(Records from a data collection)
════════════════

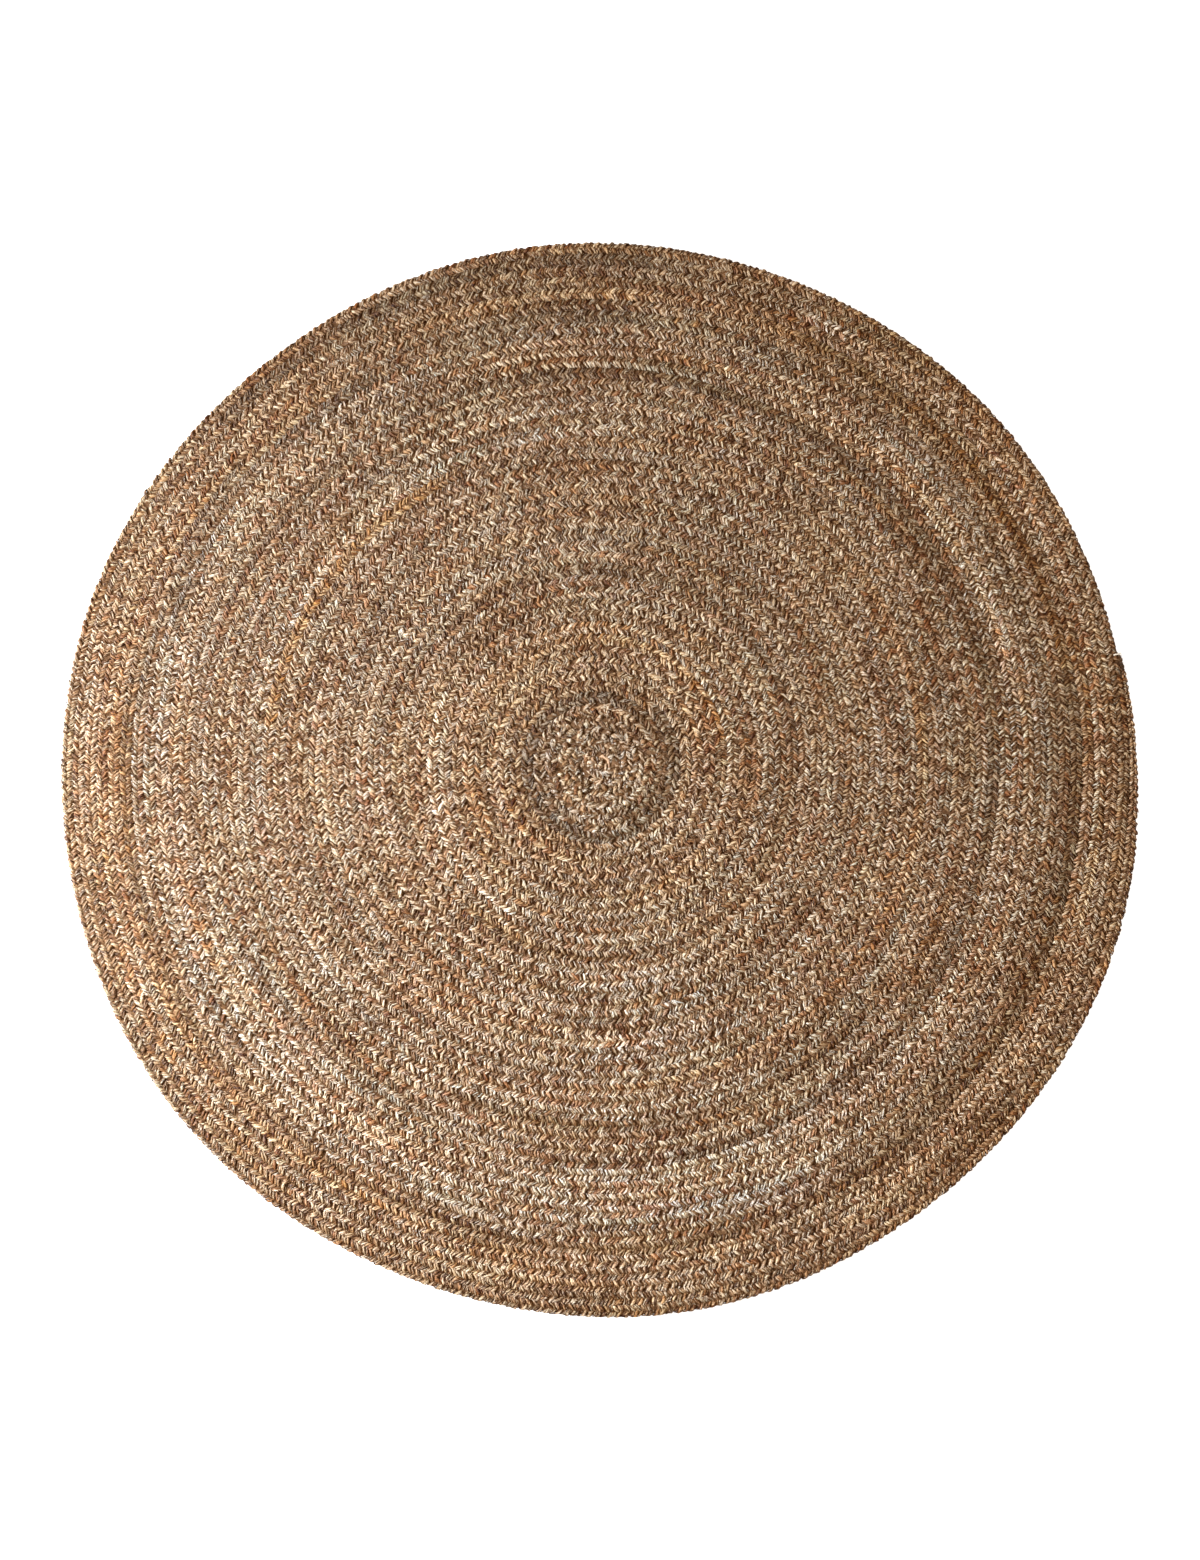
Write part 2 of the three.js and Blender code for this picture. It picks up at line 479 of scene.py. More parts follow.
row_width = np.maximum(outer_radius(body_turns) - inner_radius(body_turns), 1 * mm)
outermost = body_turns > braid_rows - 1
rim_across = np.where(outermost, 1 - 2 * side_inset / row_width, 1.0)
groove_top = body_rail(rim_across, body_groove_height)
inner_crown = body_rail(-body_crown_edge, body_crown_height)
outer_crown = body_rail(np.minimum(rim_across, body_crown_edge), body_crown_height)
groove_under = body_rail(rim_across, body_under_height)
print("body rails of", len(body_turns), "points")

# %% Faces of the ribbed body
body_points = np.concatenate([groove_top, inner_crown, outer_crown, groove_under])
top, near, far, under = (np.arange(4) * len(body_turns))[:, None] + np.arange(len(body_turns))


def before(rail):
    return np.concatenate([np.full(steps_per_turn, rail[0]), rail[:-steps_per_turn]])


def band(first, second):
    quads = np.stack([first[:-1], second[:-1], second[1:], first[1:]], axis=-1)
    halves = np.concatenate([quads[:, [0, 1, 2]], quads[:, [0, 2, 3]]])
    a, b, c = halves.T
    return halves[(a != b) & (b != c) & (c != a)]


last = slice(body_steps - steps_per_turn, body_steps + 1)
body_faces = np.concatenate([
    band(before(top), near),
    band(near, far),
    band(far, top),
    band(under, before(under)),
    band(top[last], under[last]),
])
first_groove = body_steps - steps_per_turn
end_fan = [top[first_groove], near[-1], far[-1], top[-1], under[-1], under[first_groove]]
end_faces = [[end_fan[0], end_fan[k + 1], end_fan[k]] for k in range(1, 5)]
body_faces = np.concatenate([body_faces, np.array(end_faces)])

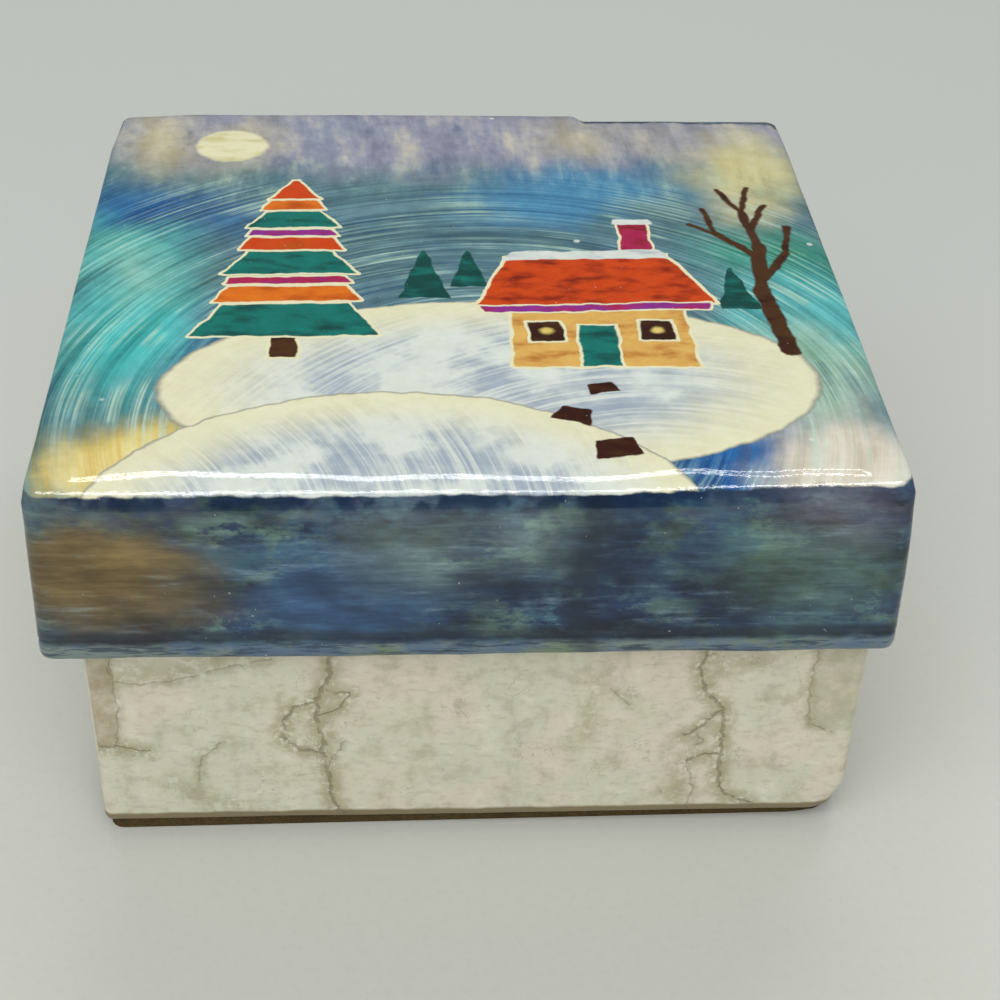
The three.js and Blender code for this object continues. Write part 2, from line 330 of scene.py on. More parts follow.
def arcs_round(point, centre, width, along):
    """Brush marks that run round a centre: fine across, long along."""
    return use("brush_arcs", Point=point, Centre=centre, Width=width, Along=along)["Mark"]


def brushed_over(colour, marks, strength):
    """Thick and thin paint: brush marks lighten and darken whatever colour they run over."""
    return blended(strength, colour, fade(marks, 0.27, 0.73), "SOFT_LIGHT")


print("paint groups ready")

# %% [markdown]
# Thick lacquer never dries flat: it keeps long swells, short ripples and the ridges of the
# paint under it. The bump of every lacquered finish adds up these heights, in millimetres.

# %% Lacquer
takes, gives = new_group("lacquer_ripples", {"Vector": "Point"}, {"Float": "Height"})
swell = times(clouds(takes["Point"], 7, 1), 0.10)
ripple = times(clouds(takes["Point"], 1.7, 2), 0.028)
grain = times(clouds(takes["Point"], 0.55, 2), 0.024)
give(gives["Height"], plus(plus(swell, ripple), grain))


def new_material(name):
    """Starts a material, and hands back the place of a point on it, in millimetres."""
    material = bpy.data.materials.new(name)
    material.use_nodes = True
    start_tree(material.node_tree)
    return material, scaled(add_node("TexCoord", {})["Object"], (1 / MM,) * 3)


def lacquered(point, *height):
    """The height of the lacquer, over something multiplied by a height of its own."""
    return times_plus(*height, use("lacquer_ripples", Point=point)["Height"])


def finish_surface(colour, roughness, height):
    """Joins a colour, a roughness and a height in millimetres to the material's own shader."""
    shader = work_tree.nodes["Principled BSDF"].inputs
    bump = add_node("Bump", {"Distance": MM, "Height": height})[0]
    for label, feed in (("Base Color", colour), ("Roughness", roughness), ("Normal", bump)):
        give(shader[label], feed)


print("lacquer ready")

# %% [markdown]
# The lid's picture is a plain winter evening of this lesson's own: two snowy rises, a cottage, a
# fir built up of coloured bands and a bare tree, under a sky of brushed washes. Everything in it
# is given in millimetres from the middle of the lid, with +y to the back. The washes come first,
# each a wide soft oval.

# %% The picture's washes
SKY_WASHES = [
    # x, y, radius along x, radius along y, turn, paint, strength
    (0, 50, 75, 20, 0, "lavender_grey", 1),
    (-44, 42, 5.5, 12, 0.15, "old_cream", 0.9),
    (-31, 40, 5, 10, -0.2, "old_cream", 0.65),
    (-20, 44, 4, 9, 0, "snow_shade", 0.6),
    (19, 43, 7, 7, 0.1, "old_cream", 0.6),
    (31, 40, 4, 9, -0.1, "old_cream", 0.45),
    (-46, -4, 14, 27, 0.1, "cyan", 1),
    (-52, -8, 4, 40, 0.02, "slate_teal", 0.8),
    (-42, 20, 17, 7, -0.3, "deep_blue", 1),
    (-43, 2, 5, 9, 0.2, "pale_green", 0.55),
    (-30, -8, 6, 26, 0.25, "slate", 0.7),
    (-24, -30, 10, 22, 0.2, "deep_blue", 0.6),
    (16, 24, 17, 10, 0.3, "clear_blue", 0.8),
    (43, 31, 8, 16, -0.1, "butter", 0.95),
    (45, 4, 13, 9, -0.5, "sea_green", 0.95),
    (46, -12, 14, 14, -0.4, "turquoise", 0.9),
    (40, -25, 13, 11, 0, "pale_green", 0.8),
    (30, -42, 9, 17, 0.15, "royal_blue", 1),
    (45, -46, 12, 13, 0, "rose_cream", 1),
    (-38, -44, 12, 10, 0.1, "golden", 1),
    (-38, -45, 9, 6, 0.1, "glow", 1),
]

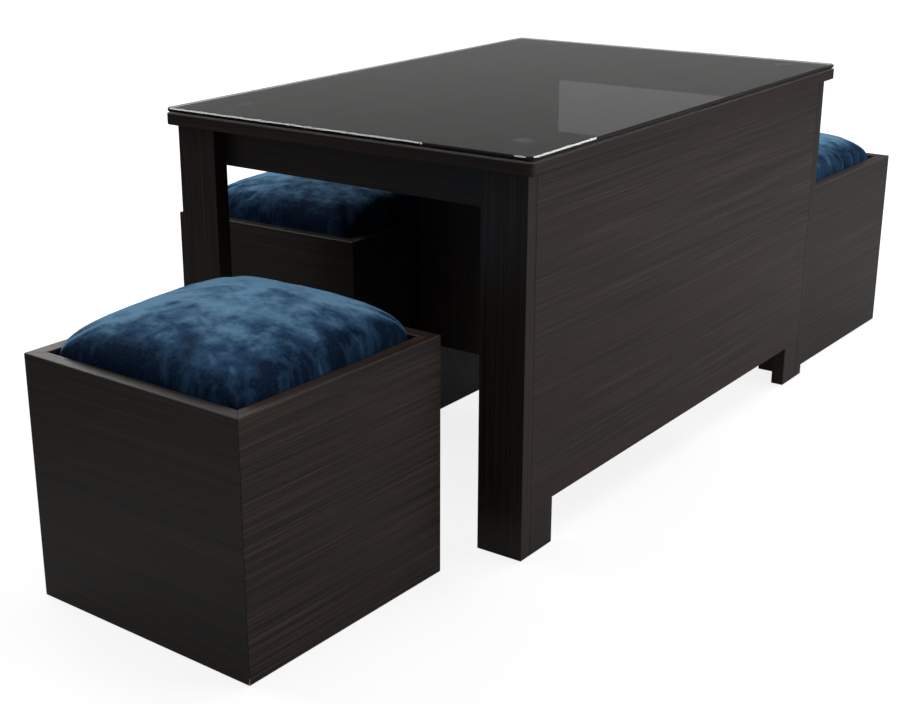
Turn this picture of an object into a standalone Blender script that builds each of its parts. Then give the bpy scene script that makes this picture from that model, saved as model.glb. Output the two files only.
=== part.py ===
"""Coffee table with three ottomans that stand in and beside its bays.

The table is a laminated board frame: four legs, a side panel that closes one long side,
end aprons, a rail along the open long side and a core of two partitions and a divider.
A glass pane lies on clear pads over the top. Each ottoman is a mitred box whose seat, a
board with a crowned cushion, rests on two battens and lifts out.

Metres, +Z up. Y runs along the table, X across it, and the side panel is at +X.
The origin is the centre of the whole set's footprint, on the floor.
"""

import math

import bmesh
import bpy
from mathutils import Matrix, Vector

# Ottoman boxes
OTTOMAN_WIDTH = 0.344
OTTOMAN_HEIGHT = 0.3135
OTTOMAN_WALL = 0.019
OTTOMAN_WALL_ARRIS = 0.0008
OTTOMAN_FLOOR_GAP = 0.006
OTTOMAN_BOTTOM_THICKNESS = 0.008
FELT_WIDTH = 0.014
FELT_THICKNESS = 0.001
FELT_ARRIS = 0.0002
FELT_END_GAP = 0.022

# Seats
SEAT_DROP = 0.045
SEAT_BOARD_THICKNESS = 0.012
SEAT_SIDE_GAP = 0.0015
BATTEN_SIZE = 0.020
BATTEN_END_GAP = 0.024

# Cushions: the crown and the shoulder stand over the rim, the foot is drawn in, and each
# filling has settled by its own amount
CUSHION_SIDE_GAP = 0.0010
CUSHION_CROWN = 0.0585
CUSHION_SETTLE = {"front": 0.0, "side": 0.003, "rear": 0.013}
CUSHION_SHOULDER_RISE = 0.0065
CUSHION_FOOT_TUCK = 0.008
CUSHION_FLATNESS = 3.6
CUSHION_ROUNDNESS = 0.56
CUSHION_CORNER_FLATNESS = 16.0
CUSHION_CELLS = 9
CUSHION_SIDE_CELLS = 3

# Boards and the gap that every joint keeps
BOARD = 0.020
BOARD_ARRIS = 0.0004
JOINT_GAP = 0.0003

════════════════

## [STATED PROBLEM]
Write out the full listing verbatim, excluding its pictures.

## [EXPECTED ANSWER]
Write part 2 of the three.js and Blender code for this picture. It picks up at line 479 of scene.py. More parts follow.
row_width = np.maximum(outer_radius(body_turns) - inner_radius(body_turns), 1 * mm)
outermost = body_turns > braid_rows - 1
rim_across = np.where(outermost, 1 - 2 * side_inset / row_width, 1.0)
groove_top = body_rail(rim_across, body_groove_height)
inner_crown = body_rail(-body_crown_edge, body_crown_height)
outer_crown = body_rail(np.minimum(rim_across, body_crown_edge), body_crown_height)
groove_under = body_rail(rim_across, body_under_height)
print("body rails of", len(body_turns), "points")

# %% Faces of the ribbed body
body_points = np.concatenate([groove_top, inner_crown, outer_crown, groove_under])
top, near, far, under = (np.arange(4) * len(body_turns))[:, None] + np.arange(len(body_turns))


def before(rail):
    return np.concatenate([np.full(steps_per_turn, rail[0]), rail[:-steps_per_turn]])


def band(first, second):
    quads = np.stack([first[:-1], second[:-1], second[1:], first[1:]], axis=-1)
    halves = np.concatenate([quads[:, [0, 1, 2]], quads[:, [0, 2, 3]]])
    a, b, c = halves.T
    return halves[(a != b) & (b != c) & (c != a)]


last = slice(body_steps - steps_per_turn, body_steps + 1)
body_faces = np.concatenate([
    band(before(top), near),
    band(near, far),
    band(far, top),
    band(under, before(under)),
    band(top[last], under[last]),
])
first_groove = body_steps - steps_per_turn
end_fan = [top[first_groove], near[-1], far[-1], top[-1], under[-1], under[first_groove]]
end_faces = [[end_fan[0], end_fan[k + 1], end_fan[k]] for k in range(1, 5)]
body_faces = np.concatenate([body_faces, np.array(end_faces)])

The three.js and Blender code for this object continues. Write part 2, from line 330 of scene.py on. More parts follow.
def arcs_round(point, centre, width, along):
    """Brush marks that run round a centre: fine across, long along."""
    return use("brush_arcs", Point=point, Centre=centre, Width=width, Along=along)["Mark"]


def brushed_over(colour, marks, strength):
    """Thick and thin paint: brush marks lighten and darken whatever colour they run over."""
    return blended(strength, colour, fade(marks, 0.27, 0.73), "SOFT_LIGHT")


print("paint groups ready")

# %% [markdown]
# Thick lacquer never dries flat: it keeps long swells, short ripples and the ridges of the
# paint under it. The bump of every lacquered finish adds up these heights, in millimetres.

# %% Lacquer
takes, gives = new_group("lacquer_ripples", {"Vector": "Point"}, {"Float": "Height"})
swell = times(clouds(takes["Point"], 7, 1), 0.10)
ripple = times(clouds(takes["Point"], 1.7, 2), 0.028)
grain = times(clouds(takes["Point"], 0.55, 2), 0.024)
give(gives["Height"], plus(plus(swell, ripple), grain))


def new_material(name):
    """Starts a material, and hands back the place of a point on it, in millimetres."""
    material = bpy.data.materials.new(name)
    material.use_nodes = True
    start_tree(material.node_tree)
    return material, scaled(add_node("TexCoord", {})["Object"], (1 / MM,) * 3)


def lacquered(point, *height):
    """The height of the lacquer, over something multiplied by a height of its own."""
    return times_plus(*height, use("lacquer_ripples", Point=point)["Height"])


def finish_surface(colour, roughness, height):
    """Joins a colour, a roughness and a height in millimetres to the material's own shader."""
    shader = work_tree.nodes["Principled BSDF"].inputs
    bump = add_node("Bump", {"Distance": MM, "Height": height})[0]
    for label, feed in (("Base Color", colour), ("Roughness", roughness), ("Normal", bump)):
        give(shader[label], feed)


print("lacquer ready")

# %% [markdown]
# The lid's picture is a plain winter evening of this lesson's own: two snowy rises, a cottage, a
# fir built up of coloured bands and a bare tree, under a sky of brushed washes. Everything in it
# is given in millimetres from the middle of the lid, with +y to the back. The washes come first,
# each a wide soft oval.

# %% The picture's washes
SKY_WASHES = [
    # x, y, radius along x, radius along y, turn, paint, strength
    (0, 50, 75, 20, 0, "lavender_grey", 1),
    (-44, 42, 5.5, 12, 0.15, "old_cream", 0.9),
    (-31, 40, 5, 10, -0.2, "old_cream", 0.65),
    (-20, 44, 4, 9, 0, "snow_shade", 0.6),
    (19, 43, 7, 7, 0.1, "old_cream", 0.6),
    (31, 40, 4, 9, -0.1, "old_cream", 0.45),
    (-46, -4, 14, 27, 0.1, "cyan", 1),
    (-52, -8, 4, 40, 0.02, "slate_teal", 0.8),
    (-42, 20, 17, 7, -0.3, "deep_blue", 1),
    (-43, 2, 5, 9, 0.2, "pale_green", 0.55),
    (-30, -8, 6, 26, 0.25, "slate", 0.7),
    (-24, -30, 10, 22, 0.2, "deep_blue", 0.6),
    (16, 24, 17, 10, 0.3, "clear_blue", 0.8),
    (43, 31, 8, 16, -0.1, "butter", 0.95),
    (45, 4, 13, 9, -0.5, "sea_green", 0.95),
    (46, -12, 14, 14, -0.4, "turquoise", 0.9),
    (40, -25, 13, 11, 0, "pale_green", 0.8),
    (30, -42, 9, 17, 0.15, "royal_blue", 1),
    (45, -46, 12, 13, 0, "rose_cream", 1),
    (-38, -44, 12, 10, 0.1, "golden", 1),
    (-38, -45, 9, 6, 0.1, "glow", 1),
]

Turn this picture of an object into a standalone Blender script that builds each of its parts. Then give the bpy scene script that makes this picture from that model, saved as model.glb. Output the two files only.
=== part.py ===
"""Coffee table with three ottomans that stand in and beside its bays.

The table is a laminated board frame: four legs, a side panel that closes one long side,
end aprons, a rail along the open long side and a core of two partitions and a divider.
A glass pane lies on clear pads over the top. Each ottoman is a mitred box whose seat, a
board with a crowned cushion, rests on two battens and lifts out.

Metres, +Z up. Y runs along the table, X across it, and the side panel is at +X.
The origin is the centre of the whole set's footprint, on the floor.
"""

import math

import bmesh
import bpy
from mathutils import Matrix, Vector

# Ottoman boxes
OTTOMAN_WIDTH = 0.344
OTTOMAN_HEIGHT = 0.3135
OTTOMAN_WALL = 0.019
OTTOMAN_WALL_ARRIS = 0.0008
OTTOMAN_FLOOR_GAP = 0.006
OTTOMAN_BOTTOM_THICKNESS = 0.008
FELT_WIDTH = 0.014
FELT_THICKNESS = 0.001
FELT_ARRIS = 0.0002
FELT_END_GAP = 0.022

# Seats
SEAT_DROP = 0.045
SEAT_BOARD_THICKNESS = 0.012
SEAT_SIDE_GAP = 0.0015
BATTEN_SIZE = 0.020
BATTEN_END_GAP = 0.024

# Cushions: the crown and the shoulder stand over the rim, the foot is drawn in, and each
# filling has settled by its own amount
CUSHION_SIDE_GAP = 0.0010
CUSHION_CROWN = 0.0585
CUSHION_SETTLE = {"front": 0.0, "side": 0.003, "rear": 0.013}
CUSHION_SHOULDER_RISE = 0.0065
CUSHION_FOOT_TUCK = 0.008
CUSHION_FLATNESS = 3.6
CUSHION_ROUNDNESS = 0.56
CUSHION_CORNER_FLATNESS = 16.0
CUSHION_CELLS = 9
CUSHION_SIDE_CELLS = 3

# Boards and the gap that every joint keeps
BOARD = 0.020
BOARD_ARRIS = 0.0004
JOINT_GAP = 0.0003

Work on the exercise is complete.